Given exercise: Include in the output exactly the lines from the opening of the data through the line containing "return (near[0] +", and nothing more.

Dataset content:
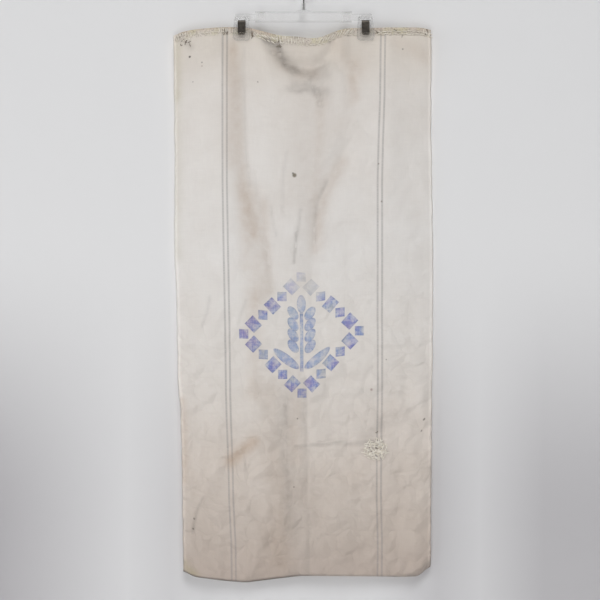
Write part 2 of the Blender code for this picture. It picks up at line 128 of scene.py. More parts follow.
# Height, then how far the front and the back stand off the middle plane
BELLY = np.array([
    (-110, 7, 7), (-165, 9, 9), (-300, 10, 10), (-600, 10.5, 10), (-900, 10, 9.5), (-1080, 8, 8),
    (-1150, 5, 5), (-1205, 0.4, 0.4),
]) * MM
CLOTH_WIDTH = 508 * MM
CLOTH_LENGTH = 1080 * MM
WALL = 1.2 * MM
LAYER_GAP = 0.4 * MM
PRESSED = LAYER_GAP / 2 + WALL
HEM_TURN = 0.5 * MM
HEM_DEPTH = 13 * MM
HEM_STEP = 2 * MM
BOTTOM_SEAM = 4 * MM


def smooth(low, high, at):
    """Soft step from 0 at low to 1 at high."""
    share = np.clip((at - low) / (high - low), 0.0, 1.0)
    return share * share * (3.0 - 2.0 * share)


def read(rows, column, at, soften=0.0):
    """A table's column at places on its first column, with its corners softened over a length."""
    rows = rows[np.argsort(rows[:, 0])]
    near = [np.interp(at + shift, rows[:, 0], rows[:, column]) for shift in (-soften, 0.0, soften)]
    return (near[0] + 2.0 * near[1] + near[2]) / 4.0


def place_on_cloth(across, drop):
    """Place across and height of points a share of the width across and a drop below the mouth."""
    x = SIDES[0, 1] + across * (SIDES[0, 2] - SIDES[0, 1])
    for _ in range(3):
        top = read(MOUTH, 1, x, 7 * MM)
        foot = read(BOTTOM, 1, x, 7 * MM)
        even = top + (foot - top) * drop / CLOTH_LENGTH
        z = (top - drop) + (even - (top - drop)) * smooth(30 * MM, 200 * MM, drop)
        left = read(SIDES, 1, z, 20 * MM)
        x = left + across * (read(SIDES, 2, z, 20 * MM) - left)
    return x, z


print("cloth", CLOTH_WIDTH / MM, "mm wide and", CLOTH_LENGTH / MM, "mm long")

# %% [markdown]
# ## Folds and creases
#
# The clips pull the cloth into long troughs, the slack between them swags, and folded storage has
# left sharp lines across and along. A simulation would give folds of its own, not these. So each
# fold is a line of a few places that the cloth dips or rises along, with its own height and width.
# A fold is round and wide. A crease is a sharp line, and its two flanks can differ in width.

# %% Folds and creases, in millimetres
Fold = namedtuple("Fold", "layer rise reach line")
FOLDS = [Fold(*row) for row in (
    ("front", 2.0, 26, ((-34, -146), (4, -158), (34, -148))),
    ("front", -3.0, 18, ((-66, -150), (-48, -172), (-7, -190), (28, -184), (52, -155))),
    ("front", 2.6, 60, ((-4, -240), (-12, -400), (-20, -560))),
    ("front", 3.0, 26, ((-150, -180), (-150, -400), (-142, -560))),
    ("front", 2.6, 30, ((160, -170), (164, -380), (150, -560))),
    ("front", -3.0, 34, ((-52, -840), (-48, -1000), (-54, -1120))),
    ("front", 1.4, 12, ((5, -850), (11, -960), (7, -1060), (10, -1150))),
    ("front", 2.0, 38, ((150, -760), (120, -900), (140, -1040))),
    ("front", 2.6, 30, ((-150, -900), (-178, -1010), (-150, -1100))),
    ("back", 3.6, 30, ((-30, -150), (30, -152))),
    ("back", -4.2, 22, ((-100, -190), (-96, -420), (-60, -640))),
    ("back", -4.2, 24, ((98, -190), (80, -430), (30, -650))),
    ("back", 3.6, 44, ((0, -260), (-8, -560))),
    ("back", -3.2, 40, ((70, -800), (60, -1100))),
    ("back", 3.0, 40, ((-90, -820), (-110, -1080))),
)]
# Height, width of the flank to the left and to the right of the line as it runs down, and painted shade
# along it
Crease = namedtuple("Crease", "rise left right dirt line")
CREASES = [Crease(*row) for row in (
    # Left trough, with its even dark flank on the left
    (-5.6, 38, 58, 0.0, ((-119, -140), (-115, -261), (-112, -352), (-100, -450), (-82, -513),
                               (-62, -592), (-56, -660))),
    (-0.9, 8, 5, 0.08, ((-117, -150), (-114, -261), (-112, -352), (-104, -420))),
    (-1.4, 12, 7, 0.05, ((-96, -400), (-84, -470), (-76, -520), (-66, -580))),
    # Right trough and the narrow crease in its lower end
    (-2.4, 30, 46, 0.0, ((101, -178), (99, -245), (91, -312), (74, -372))),
    (-4.2, 24, 44, 0.0, ((80, -352), (42, -431), (24, -474), (22, -521), (15, -559), (12, -620))),
    (-1.2, 8, 6, 0.16, ((46, -415), (27, -455), (22, -500), (22, -535))),
    # Ridge between the troughs, and the fine lines beside it
    (1.2, 30, 30, 0.0, ((3, -273), (-7, -352), (-11, -431), (-11, -509))),
    (-0.7, 6, 7, 0.08, ((-33, -356), (-39, -395), (-41, -431), (-41, -474))),
    (-1.2, 6, 6, 0.16, ((-6, -470), (-9, -500), (-13, -528), (-16, -545))),
    (-1.5, 6, 6, 0.30, ((-14, -516), (-16, -545), (-19, -574))),
    (-0.8, 6, 7, 0.1, ((-64, -466), (-60, -494), (-54, -521))),
    # Swag between the clips: the cloth dips under the hem and comes forward again in a broad band
    (-4.6, 24, 16, 0.0, ((-74, -132), (-60, -158), (-42, -176), (-14, -187), (14, -190),
                               (36, -180), (52, -160), (62, -136))),
    (-1.0, 9, 9, 0.26, ((-48, -143), (-46, -162), (-38, -182))),
    # Crumples under the swag
    (-1.2, 8, 7, 0.14, ((-33, -232), (-13, -240), (4, -236))),
    (-1.4, 8, 7, 0.18, ((3, -222), (28, -234), (36, -253), (30, -265))),
    (-1.2, 7, 7, 0.16, ((11, -218), (24, -245), (36, -269))),
    (-1.0, 12, 8, 0.05, ((62, -180), (78, -205), (84, -238))),
    # Straight across, from folded storage. Below the line is its left, as it runs to the right
    (1.2, 3, 12, 0.0, ((32, -704), (140, -702), (253, -703))),
    (1.0, 3, 8, 0.0, ((-247, -703), (-140, -704), (-37, -703))),
    (1.4, 4, 9, 0.0, ((-224, -813), (-175, -811), (-102, -819))),
    (1.2, 4, 8, 0.0, ((-236, -790), (-190, -786), (-130, -792))),
    (-1.0, 7, 7, 0.05, ((101, -823), (141, -827), (190, -831))),
    (3.0, 10, 3, 0.22, ((-14, -933), (38, -928), (82, -926), (150, -925))),
    (1.6, 8, 5, 0.0, ((-171, -976), (-141, -972), (-115, -965), (-68, -965))),
    (-1.2, 8, 6, 0.05, ((-100, -1000), (-60, -992), (-20, -1000))),
    # Down the lower half
    (-2.8, 22, 6, 0.12, ((-33, -850), (-35, -933), (-33, -980), (-25, -1028), (-30, -1100))),
    (-3.0, 18, 5, 0.16, ((3, -800), (5, -836), (5, -894), (9, -966), (4, -1022), (13, -1091),
                               (9, -1146), (11, -1191))),
    # Slanting
    (1.0, 12, 9, 0.0, ((66, -1035), (95, -1010), (129, -982))),
    (1.4, 10, 12, 0.0, ((156, -917), (176, -900), (198, -880))),
    (1.6, 12, 7, 0.0, ((-96, -1169), (-74, -1146), (-48, -1122))),
    (1.6, 12, 7, 0.0, ((82, -1150), (115, -1120), (151, -1100))),
    (-1.6, 12, 7, 0.0, ((-150, -935), (-120, -952), (-96, -985))),
    (-1.6, 14, 7, 0.0, ((190, -1000), (160, -1050), (150, -1110))),
    (-1.4, 10, 5, 0.0, ((-236, -1010), (-200, -1040), (-170, -1096))),
    (1.4, 6, 10, 0.0, ((30, -1060), (70, -1082), (130, -1078))),
)]
FOLD_FALL = 1.6
CORNER_TURN = 16 * MM
CORNER_REACH = 62 * MM
SIDE_BACK = 11 * MM  # how far the sides lie back towards the wall
SIDE_SHARE = 0.17  # over this share of the width
SIDE_STARTS = (0.13, 0.30)  # and between these depths below the hook, in metres
SIDE_ENDS = (0.62, 0.86)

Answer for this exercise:
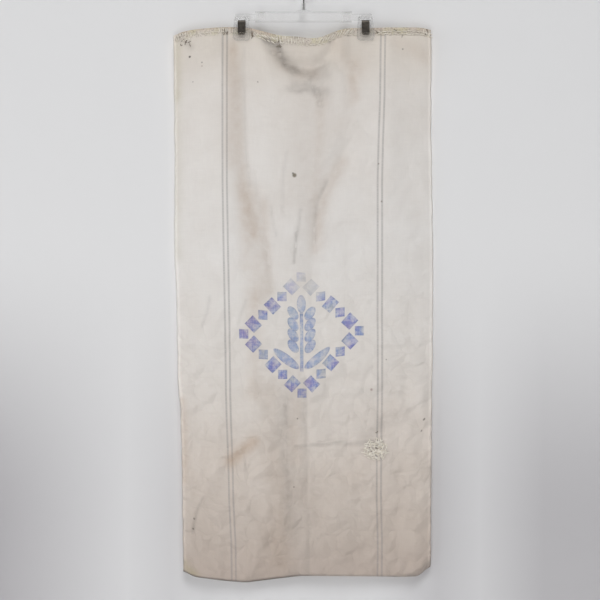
Write part 2 of the Blender code for this picture. It picks up at line 128 of scene.py. More parts follow.
# Height, then how far the front and the back stand off the middle plane
BELLY = np.array([
    (-110, 7, 7), (-165, 9, 9), (-300, 10, 10), (-600, 10.5, 10), (-900, 10, 9.5), (-1080, 8, 8),
    (-1150, 5, 5), (-1205, 0.4, 0.4),
]) * MM
CLOTH_WIDTH = 508 * MM
CLOTH_LENGTH = 1080 * MM
WALL = 1.2 * MM
LAYER_GAP = 0.4 * MM
PRESSED = LAYER_GAP / 2 + WALL
HEM_TURN = 0.5 * MM
HEM_DEPTH = 13 * MM
HEM_STEP = 2 * MM
BOTTOM_SEAM = 4 * MM


def smooth(low, high, at):
    """Soft step from 0 at low to 1 at high."""
    share = np.clip((at - low) / (high - low), 0.0, 1.0)
    return share * share * (3.0 - 2.0 * share)


def read(rows, column, at, soften=0.0):
    """A table's column at places on its first column, with its corners softened over a length."""
    rows = rows[np.argsort(rows[:, 0])]
    near = [np.interp(at + shift, rows[:, 0], rows[:, column]) for shift in (-soften, 0.0, soften)]
    return (near[0] + 2.0 * near[1] + near[2]) / 4.0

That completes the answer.